## Your goal
Write out only the span of lines that begins at the line with "The Blender code for this object" and ends at the line with "bpy.context.scene.world = world". Keep both end lines, word for word.

[Object modeling scripts]
# # # # # # #

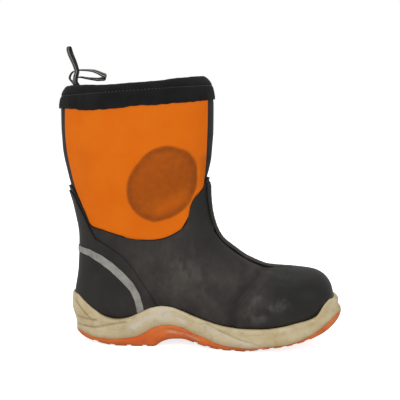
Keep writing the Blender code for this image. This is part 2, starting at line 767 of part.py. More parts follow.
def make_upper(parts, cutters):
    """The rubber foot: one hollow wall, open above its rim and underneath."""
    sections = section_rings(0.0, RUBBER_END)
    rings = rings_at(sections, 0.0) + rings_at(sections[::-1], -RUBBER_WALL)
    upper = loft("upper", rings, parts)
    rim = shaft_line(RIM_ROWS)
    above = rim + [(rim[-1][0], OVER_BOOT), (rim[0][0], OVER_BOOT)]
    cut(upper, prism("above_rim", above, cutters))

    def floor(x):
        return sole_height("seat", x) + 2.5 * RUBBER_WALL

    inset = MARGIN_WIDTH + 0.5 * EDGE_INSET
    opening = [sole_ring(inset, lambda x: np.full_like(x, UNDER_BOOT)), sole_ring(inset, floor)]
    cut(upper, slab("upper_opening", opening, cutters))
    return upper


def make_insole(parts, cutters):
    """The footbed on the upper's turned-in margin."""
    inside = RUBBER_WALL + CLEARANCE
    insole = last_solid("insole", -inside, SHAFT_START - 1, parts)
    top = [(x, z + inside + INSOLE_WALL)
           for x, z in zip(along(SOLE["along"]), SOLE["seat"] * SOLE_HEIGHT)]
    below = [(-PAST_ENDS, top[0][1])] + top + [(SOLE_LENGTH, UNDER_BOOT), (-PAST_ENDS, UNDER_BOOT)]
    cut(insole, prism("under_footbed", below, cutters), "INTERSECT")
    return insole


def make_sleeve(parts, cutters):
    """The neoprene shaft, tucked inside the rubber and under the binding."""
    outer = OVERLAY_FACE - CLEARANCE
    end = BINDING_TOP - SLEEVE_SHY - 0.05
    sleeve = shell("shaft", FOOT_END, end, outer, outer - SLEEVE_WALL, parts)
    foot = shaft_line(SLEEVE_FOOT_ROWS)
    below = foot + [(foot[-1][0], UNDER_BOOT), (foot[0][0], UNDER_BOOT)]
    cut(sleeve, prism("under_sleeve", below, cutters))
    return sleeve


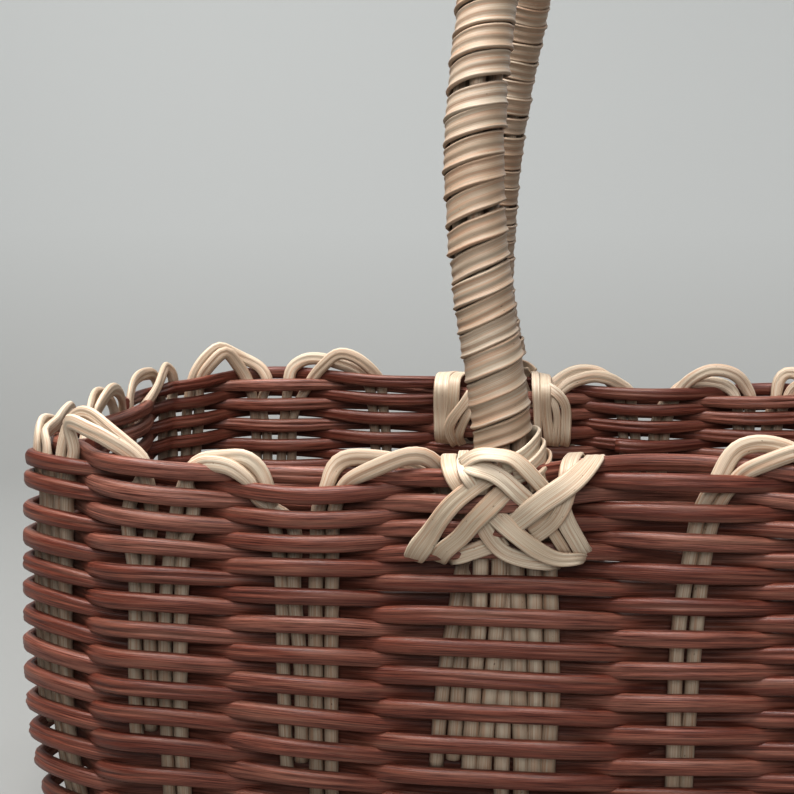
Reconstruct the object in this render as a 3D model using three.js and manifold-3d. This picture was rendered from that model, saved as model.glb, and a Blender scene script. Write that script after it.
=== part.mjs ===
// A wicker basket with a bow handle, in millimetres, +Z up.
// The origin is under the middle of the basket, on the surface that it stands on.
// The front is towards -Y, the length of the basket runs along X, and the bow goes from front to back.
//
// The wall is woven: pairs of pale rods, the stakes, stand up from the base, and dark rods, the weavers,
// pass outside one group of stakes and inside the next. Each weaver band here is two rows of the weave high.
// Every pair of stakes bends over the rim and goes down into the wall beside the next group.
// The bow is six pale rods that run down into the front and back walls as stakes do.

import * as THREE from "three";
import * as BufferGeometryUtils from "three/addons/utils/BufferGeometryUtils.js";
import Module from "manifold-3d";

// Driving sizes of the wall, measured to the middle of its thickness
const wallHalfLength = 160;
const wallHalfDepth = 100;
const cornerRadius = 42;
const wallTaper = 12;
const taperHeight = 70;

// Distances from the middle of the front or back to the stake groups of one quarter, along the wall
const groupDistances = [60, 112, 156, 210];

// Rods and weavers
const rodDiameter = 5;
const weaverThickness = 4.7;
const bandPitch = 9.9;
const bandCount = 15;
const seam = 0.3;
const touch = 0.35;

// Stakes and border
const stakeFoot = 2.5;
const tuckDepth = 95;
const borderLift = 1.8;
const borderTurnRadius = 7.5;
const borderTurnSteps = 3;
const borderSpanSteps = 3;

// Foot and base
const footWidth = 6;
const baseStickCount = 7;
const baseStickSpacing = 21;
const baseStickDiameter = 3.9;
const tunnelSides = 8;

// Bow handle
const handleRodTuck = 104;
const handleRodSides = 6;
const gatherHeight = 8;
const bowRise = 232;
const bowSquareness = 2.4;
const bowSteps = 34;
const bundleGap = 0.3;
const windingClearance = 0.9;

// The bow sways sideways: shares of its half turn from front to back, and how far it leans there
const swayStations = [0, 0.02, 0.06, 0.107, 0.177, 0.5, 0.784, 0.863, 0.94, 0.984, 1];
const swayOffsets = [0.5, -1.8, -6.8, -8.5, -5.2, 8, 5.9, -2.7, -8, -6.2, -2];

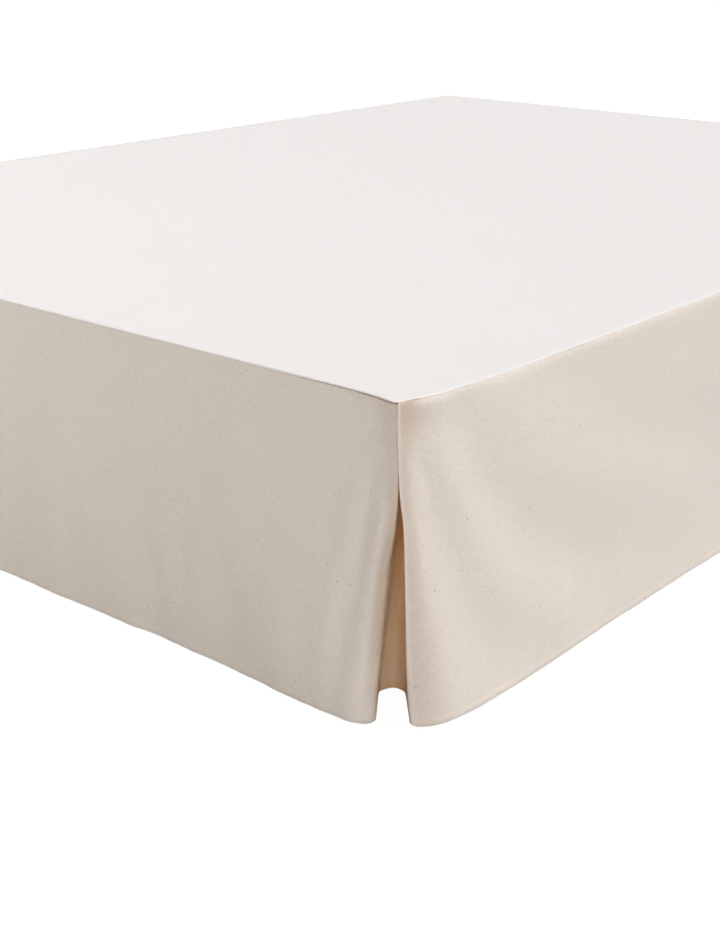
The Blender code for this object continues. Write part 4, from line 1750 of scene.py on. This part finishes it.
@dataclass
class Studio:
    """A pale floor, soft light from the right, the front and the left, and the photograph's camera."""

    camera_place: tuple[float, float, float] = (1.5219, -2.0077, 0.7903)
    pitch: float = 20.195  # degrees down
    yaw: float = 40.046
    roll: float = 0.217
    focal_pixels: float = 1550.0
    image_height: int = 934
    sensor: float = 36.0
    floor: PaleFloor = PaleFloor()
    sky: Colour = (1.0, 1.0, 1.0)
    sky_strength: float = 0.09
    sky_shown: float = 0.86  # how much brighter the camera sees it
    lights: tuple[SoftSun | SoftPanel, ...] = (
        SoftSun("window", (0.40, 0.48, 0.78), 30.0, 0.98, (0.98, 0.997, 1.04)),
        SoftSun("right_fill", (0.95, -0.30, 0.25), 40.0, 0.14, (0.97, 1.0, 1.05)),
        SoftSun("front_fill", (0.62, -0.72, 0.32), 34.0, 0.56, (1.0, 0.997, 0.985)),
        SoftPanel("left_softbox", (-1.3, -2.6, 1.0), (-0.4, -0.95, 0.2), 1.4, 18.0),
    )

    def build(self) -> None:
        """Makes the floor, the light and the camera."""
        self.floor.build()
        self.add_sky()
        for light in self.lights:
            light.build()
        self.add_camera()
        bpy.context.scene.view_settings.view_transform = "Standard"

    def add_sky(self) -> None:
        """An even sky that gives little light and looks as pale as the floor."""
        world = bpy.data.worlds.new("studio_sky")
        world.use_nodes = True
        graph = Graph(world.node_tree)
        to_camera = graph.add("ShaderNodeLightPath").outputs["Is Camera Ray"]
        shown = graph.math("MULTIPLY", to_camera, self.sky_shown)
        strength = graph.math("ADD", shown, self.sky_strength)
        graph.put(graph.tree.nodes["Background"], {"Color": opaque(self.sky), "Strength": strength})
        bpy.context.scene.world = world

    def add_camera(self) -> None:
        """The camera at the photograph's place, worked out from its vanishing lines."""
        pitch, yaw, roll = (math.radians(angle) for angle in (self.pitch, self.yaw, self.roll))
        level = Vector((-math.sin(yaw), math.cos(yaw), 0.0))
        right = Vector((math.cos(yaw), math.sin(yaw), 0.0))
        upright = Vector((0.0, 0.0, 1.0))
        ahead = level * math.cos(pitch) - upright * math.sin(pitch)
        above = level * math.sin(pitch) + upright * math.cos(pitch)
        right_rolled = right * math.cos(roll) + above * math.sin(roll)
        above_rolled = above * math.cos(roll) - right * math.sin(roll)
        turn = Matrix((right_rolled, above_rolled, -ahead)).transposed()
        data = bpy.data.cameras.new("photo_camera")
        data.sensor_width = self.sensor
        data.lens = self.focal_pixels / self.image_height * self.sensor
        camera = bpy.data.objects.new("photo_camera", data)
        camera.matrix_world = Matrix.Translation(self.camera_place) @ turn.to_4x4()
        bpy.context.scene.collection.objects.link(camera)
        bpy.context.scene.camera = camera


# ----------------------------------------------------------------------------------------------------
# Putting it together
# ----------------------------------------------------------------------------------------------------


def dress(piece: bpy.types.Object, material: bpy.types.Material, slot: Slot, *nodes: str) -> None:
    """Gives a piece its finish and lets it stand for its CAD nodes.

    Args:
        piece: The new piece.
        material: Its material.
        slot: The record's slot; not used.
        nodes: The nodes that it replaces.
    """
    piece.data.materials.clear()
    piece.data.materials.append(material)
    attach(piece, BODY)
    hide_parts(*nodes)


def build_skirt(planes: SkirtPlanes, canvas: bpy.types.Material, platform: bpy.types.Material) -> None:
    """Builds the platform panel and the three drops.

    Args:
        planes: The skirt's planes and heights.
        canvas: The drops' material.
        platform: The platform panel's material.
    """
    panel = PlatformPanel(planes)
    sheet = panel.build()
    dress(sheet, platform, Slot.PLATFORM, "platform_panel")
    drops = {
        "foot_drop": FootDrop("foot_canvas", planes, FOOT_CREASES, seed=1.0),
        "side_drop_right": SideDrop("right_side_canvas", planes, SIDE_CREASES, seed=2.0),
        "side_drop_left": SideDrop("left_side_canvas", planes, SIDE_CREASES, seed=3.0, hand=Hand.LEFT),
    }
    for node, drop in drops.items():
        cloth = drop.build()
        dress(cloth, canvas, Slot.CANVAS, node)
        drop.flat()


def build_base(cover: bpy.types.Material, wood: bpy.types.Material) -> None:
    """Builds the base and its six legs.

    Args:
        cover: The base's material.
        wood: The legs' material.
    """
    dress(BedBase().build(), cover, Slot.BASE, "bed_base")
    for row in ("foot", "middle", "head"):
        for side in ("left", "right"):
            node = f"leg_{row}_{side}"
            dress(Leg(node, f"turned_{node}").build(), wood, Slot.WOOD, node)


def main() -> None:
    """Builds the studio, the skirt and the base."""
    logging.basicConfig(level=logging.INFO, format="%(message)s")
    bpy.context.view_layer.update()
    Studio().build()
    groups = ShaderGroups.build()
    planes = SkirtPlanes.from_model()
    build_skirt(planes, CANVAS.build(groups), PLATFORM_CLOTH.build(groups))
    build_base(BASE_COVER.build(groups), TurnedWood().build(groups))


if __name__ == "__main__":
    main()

# # # # # # #

## Reply to the task
The Blender code for this object continues. Write part 4, from line 1750 of scene.py on. This part finishes it.
@dataclass
class Studio:
    """A pale floor, soft light from the right, the front and the left, and the photograph's camera."""

    camera_place: tuple[float, float, float] = (1.5219, -2.0077, 0.7903)
    pitch: float = 20.195  # degrees down
    yaw: float = 40.046
    roll: float = 0.217
    focal_pixels: float = 1550.0
    image_height: int = 934
    sensor: float = 36.0
    floor: PaleFloor = PaleFloor()
    sky: Colour = (1.0, 1.0, 1.0)
    sky_strength: float = 0.09
    sky_shown: float = 0.86  # how much brighter the camera sees it
    lights: tuple[SoftSun | SoftPanel, ...] = (
        SoftSun("window", (0.40, 0.48, 0.78), 30.0, 0.98, (0.98, 0.997, 1.04)),
        SoftSun("right_fill", (0.95, -0.30, 0.25), 40.0, 0.14, (0.97, 1.0, 1.05)),
        SoftSun("front_fill", (0.62, -0.72, 0.32), 34.0, 0.56, (1.0, 0.997, 0.985)),
        SoftPanel("left_softbox", (-1.3, -2.6, 1.0), (-0.4, -0.95, 0.2), 1.4, 18.0),
    )

    def build(self) -> None:
        """Makes the floor, the light and the camera."""
        self.floor.build()
        self.add_sky()
        for light in self.lights:
            light.build()
        self.add_camera()
        bpy.context.scene.view_settings.view_transform = "Standard"

    def add_sky(self) -> None:
        """An even sky that gives little light and looks as pale as the floor."""
        world = bpy.data.worlds.new("studio_sky")
        world.use_nodes = True
        graph = Graph(world.node_tree)
        to_camera = graph.add("ShaderNodeLightPath").outputs["Is Camera Ray"]
        shown = graph.math("MULTIPLY", to_camera, self.sky_shown)
        strength = graph.math("ADD", shown, self.sky_strength)
        graph.put(graph.tree.nodes["Background"], {"Color": opaque(self.sky), "Strength": strength})
        bpy.context.scene.world = world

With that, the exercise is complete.